2. The application is supported by the affidavit sworn by the plaintiff/applicant on 19th December, 2023 and is based on the grounds that the applicant was a purchaser for value of the suit land in the year 2006 and was granted actual and physical possession at that time, and has used the said portion of the land peacefully, quietly and undisturbed. That the defendant/respondent has begun threatening the applicant with eviction.
3. In opposing the application, the respondent filed a notice of preliminary objection dated 28th December, 2023 which is the subject of this ruling on the following grounds-;1. That this suit is incompetent, incurably defective, res judicata and incompetent as the suit herein is res judicata by virtue of a previously instituted and determined suit in the Environment and Land Court at Meru Vide ELC Case No. E002 of 2020 (O.S) between the plaintiff herein and the defendant herein over the same subject title.2. That the claim against the defendant is an abuse of this court’s process and the suit has been instituted with the ulterior motive to take away the defendant legally acquired land parcel Number Nyayo/sirimon Scheme/540 thereof from the defendant and which is an illegitimate use of the court process.3. That the suit herein is bad in law, res judicata, misconceived and discloses no reasonable cause of action as against the defendant thus rendering it fatally incurably defective as it contravenes section 7 of the Civil Procedure Act.
4. The preliminary objection was heard by way of written submissions. The defendant/respondent filed her submissions dated 19th February, 2024 through the firm of Mbaabu M’Inoti & Co. Advocates while the plaintiff/applicant filed his also dated 19th February, 2024 through the firm of Mwangi E.G & Company Advocates.
5. It was submitted on behalf of the defendant that the suit herein is res judicata by dint of section 7 of the Civil Procedure Act. The defendant’s counsel cited the provisions of Section 7 of the Civil Procedure Act which reveals that for a claim of res judicata to be effectively raised and upheld, the following must be proved, that the issue raised in the subsequent suit was directly and substantially in issue in the former suit; that the former suit was between the same parties, that the issue in question was heard and finally determined in the former suit and the competency of the court. It is submitted that the suit is res judicata because of another suit number Meru ELC Case No. E002 of 2020 over the same subject matter. That the pleadings and proceedings in that case have been provided before this Honourable court and it is the duty of the court to go through the same to confirm that the suit is similar to this suit as filed herein. That the applicant in that case was the plaintiff herein while the defendant herein was the defendant/respondent in that suit and in this suit.

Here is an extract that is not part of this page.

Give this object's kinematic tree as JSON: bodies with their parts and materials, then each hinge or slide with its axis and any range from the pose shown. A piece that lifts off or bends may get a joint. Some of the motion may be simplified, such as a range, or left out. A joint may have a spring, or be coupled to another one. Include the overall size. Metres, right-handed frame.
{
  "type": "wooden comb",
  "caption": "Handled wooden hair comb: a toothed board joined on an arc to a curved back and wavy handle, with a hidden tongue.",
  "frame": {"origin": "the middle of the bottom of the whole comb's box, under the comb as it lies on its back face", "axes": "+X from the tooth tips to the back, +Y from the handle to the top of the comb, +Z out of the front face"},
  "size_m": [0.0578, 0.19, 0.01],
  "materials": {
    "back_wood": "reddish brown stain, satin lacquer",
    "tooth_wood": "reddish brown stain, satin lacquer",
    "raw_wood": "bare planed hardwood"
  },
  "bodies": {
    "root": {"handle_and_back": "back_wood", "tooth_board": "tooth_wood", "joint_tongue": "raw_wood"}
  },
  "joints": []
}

6. The defendant’s counsel cited the definition of res judicata in the Black’s Law Dictionary and argued that a person may not commence more than one action in respect of the same or a substantially similar cause of action and that the court must attempt to resolve multiple actions involving a party and determine all matters in dispute in an action so as to avoid multiplicity of actions.

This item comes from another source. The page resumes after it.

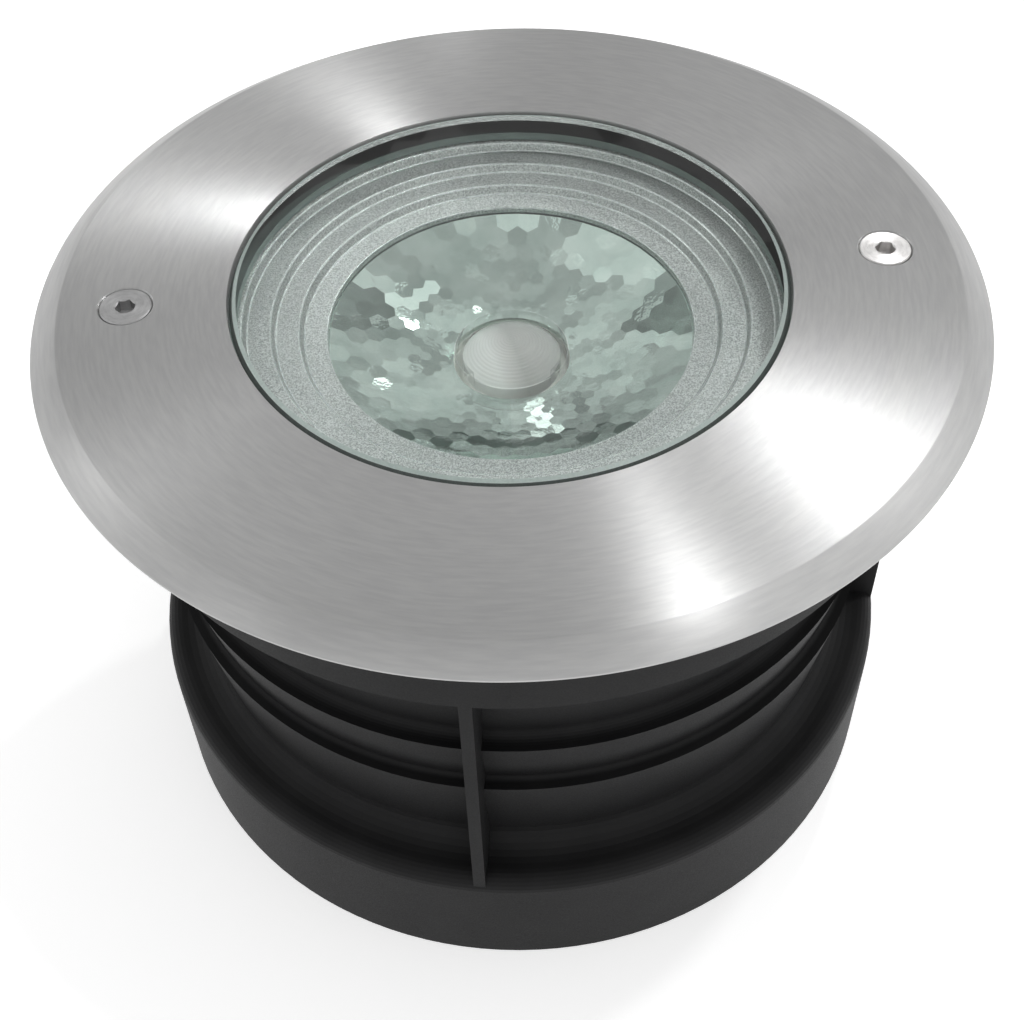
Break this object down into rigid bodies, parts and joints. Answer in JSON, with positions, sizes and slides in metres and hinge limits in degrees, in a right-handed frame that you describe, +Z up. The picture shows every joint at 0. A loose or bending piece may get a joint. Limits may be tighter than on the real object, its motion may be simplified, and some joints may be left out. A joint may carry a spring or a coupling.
{
  "type": "recessed ground light",
  "caption": "Round walk-over garden light set in the ground: a screwed steel cover ring, flush glass, stepped bezel and facetted reflector over a ribbed sleeve.",
  "frame": {"origin": "on the light's axis, on the ground under the sleeve's foot", "axes": "+Z up through the glass, +Y towards the cable notch at the back, +X to the right as the picture shows it"},
  "size_m": [0.21, 0.21, 0.135],
  "materials": {
    "sleeve_plastic": "moulded, fine grain",
    "brass": "turned",
    "brushed_ring": "brushed round the axis",
    "clear_glass": "clear, green at the edge",
    "black_rubber": "satin",
    "bezel_silver": "sparkling textured paint",
    "reflector_mirror": "vacuum metallised",
    "lens_clear": "clear",
    "white_plastic": "satin",
    "screw_steel": "turned",
    "board_white": "satin",
    "emitter_yellow": "silicone with phosphor",
    "bare_aluminium": "as machined",
    "dark_casting": "powder coated casting",
    "red_lead": "silicone sheath",
    "gland_plastic": "moulded",
    "washer_nylon": "nylon"
  },
  "bodies": {
    "sleeve": {"sleeve": "sleeve_plastic", "thread_inserts": "brass"},
    "lamp": {"cover_ring": "brushed_ring", "glass": "clear_glass", "glass_gasket": "black_rubber", "bezel": "bezel_silver", "reflector": "reflector_mirror", "lens": "lens_clear", "lens_collar": "lens_clear", "led_holder": "white_plastic", "holder_screws": "screw_steel", "led_board": "board_white", "led_emitter": "emitter_yellow", "heat_plate": "bare_aluminium", "plate_screws": "screw_steel", "lamp_body": "dark_casting", "ring_screws": "screw_steel", "driver": "white_plastic", "driver_bracket": "bare_aluminium", "bracket_screws": "screw_steel", "terminal_block": "white_plastic", "led_leads": "red_lead", "rear_cover": "dark_casting", "cover_seal": "black_rubber", "cover_screws": "screw_steel", "breather_valve": "gland_plastic", "gland_body": "gland_plastic", "gland_washer": "black_rubber", "gland_locknut": "gland_plastic", "gland_seal": "black_rubber"},
    "washer_right": {"captive_washer_right": "washer_nylon"},
    "washer_left": {"captive_washer_left": "washer_nylon"},
    "screw_right": {"fixing_screw_right": "screw_steel"},
    "screw_left": {"fixing_screw_left": "screw_steel"},
    "cap_nut": {"gland_nut": "gland_plastic"}
  },
  "joints": [
    {"name": "lift_out", "type": "slide", "parent": "sleeve", "child": "lamp", "axis": [0, 0, 1], "range_m": [0, 0.12]},
    {"name": "right_screw_rise", "type": "slide", "parent": "lamp", "child": "washer_right", "axis": [0, 0, 1], "range_m": [0, 0.008]},
    {"name": "right_screw_turn", "type": "hinge", "parent": "washer_right", "child": "screw_right", "pos_m": [0.08382, 0.00557, 0.1225], "axis": [0, 0, 1], "range_deg": [0, 2880]},
    {"name": "left_screw_rise", "type": "slide", "parent": "lamp", "child": "washer_left", "axis": [0, 0, 1], "range_m": [0, 0.008]},
    {"name": "left_screw_turn", "type": "hinge", "parent": "washer_left", "child": "screw_left", "pos_m": [-0.08382, -0.00557, 0.1225], "axis": [0, 0, 1], "range_deg": [0, 2880]},
    {"name": "gland_nut_turn", "type": "hinge", "parent": "lamp", "child": "cap_nut", "pos_m": [0, 0.02453, 0.0205], "axis": [0, 0, 1], "range_deg": [0, 540]}
  ],
  "couplings": [
    {"joint": "right_screw_turn", "follows": "right_screw_rise", "rad_per_m": 6283.2},
    {"joint": "left_screw_turn", "follows": "left_screw_rise", "rad_per_m": 6283.2}
  ]
}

7. The defendant’s counsel relied on the case of Njungu Vs Wambugu & another Nairobi Hccc No. 2340 of 1991 (Unreported), Republic V Attorney General and another Exparte James Alfred Koroso, Uhuru Highway Development Ltd Vs Central Bank of Kenya, Exchange Bank Ltd (In Voluntary Liquidation) and Kamlesh Mansukhlal Pattni, and submitted that the decision of the court must be respected as fundamental to any civilized and just Judicial system. That Judicial determinations must be final, binding and conclusive, and that there is injustice if a party is required to litigate afresh matters which have already been determined by the court. That a decision of the court, unless set aside or quashed in a manner provided for by the law, must be accepted as incontrovertibly correct. It is submitted that these principles would be “substantially undermined” if the court were to revisit them every time a party is dissatisfied with an order and goes back to the same court particularly when there is a change of a Judicial Officer in the court station.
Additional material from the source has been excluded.